Love this one pan recipe. Made it a few times.
Excellent. I cut back on the thyme left it out of the sauce because it is too strong for me and it would have suffocated the rest of the flavor
. Definitely make it again
I honestly made this recipe to use up some sliced mushrooms that I had lingering in the fridge. I do like steak with mushrooms, but I have never made it in that fashion before. This recipe is a great deviation from the norm. I prefer thick cut steaks of about 1″ or more. I used a meat thermometer to test internal temp, but I should have gone with the firmness test. My steak turned out medium-well as opposed to the medium-rare that I prefer. Still it was quite nice.
Considering the mixture of herbs I wonder it Italian seasoning would be a suitable substitute. I almost used that, but I wanted to make the recipe as written. There was a bit too much oregano for my liking, but I definitely found this recipe to be one that I would make again.
I’m a Fire Captain and the ‘preferred’ chef at our Firehouse, also my family likes dads cooking better than mom’s hehehe Mom is a great cook though… saving my butt… These recipes are awesome.. already made the Mongolian Beef & Garlic Butter Herb Steak & shrooms…. but not sure my garlic butter ‘compound’ was right… used some roasted garlic mince & butter melted together… What is your recipe for Garlic Butter Compound.. if possible can you send it to my email… Thanks for the great recipe site
Oh how our kids will eat us out of house and home! It never ceases to surprise me. This steak looks great!
For some reason, none of your recipes will print. Is there an issue with your print button? I do not have a printing problem with anything else. Thank you!
I am sorry you are having a problem printing. Thank you for letting me know! I will look into it and see what we need to do resolve it! Thanks so much for following along with me! XOXO
Love the fact it looks like it’s all low carb. Yea me!!! This food looks delicious !!!
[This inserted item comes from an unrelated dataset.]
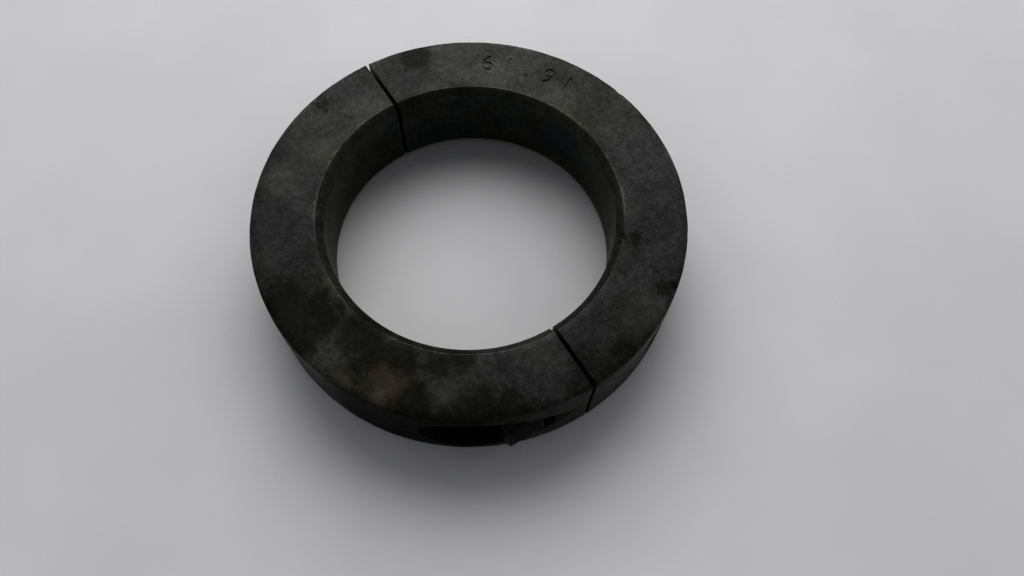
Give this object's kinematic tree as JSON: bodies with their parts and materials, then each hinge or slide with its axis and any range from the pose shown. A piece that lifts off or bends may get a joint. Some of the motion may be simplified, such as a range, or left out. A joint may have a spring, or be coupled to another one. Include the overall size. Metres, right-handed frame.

I have question do you think ypu coukd cook this recipe in a large nonstick smillet with glass top,rsther then a iron sadly i don’t habe 1 of those. I usually grill my steaks but i won’t grill it like that with all that on it so just wounder if you think it may come.out just as coukd or of it would be waiste of time.??
Get one
You’ll get your moneys worth in one meal with a cast iron skillet
Hi Alyssa
Just had your Mongolian Steak on rice.
As we say in Australia
BLOODY BEAUTIFUL
will be checking out some more of you recipes.
Thanks Garry
the narrative says to turn the heat down to medium low, but the recipe says medium high. which is intended?
It depends on your temperature of meat and how you like it cooked. Reduce heat to medium low. Cook the steak to desired doneness. Rare = 125 degrees, Medium Rare = 135 degrees, Medium = 145 degrees, Medium Well = 150 degrees and Well Done = 160 degrees. Some say to flip only once while cooking, I like to flip mine a few times.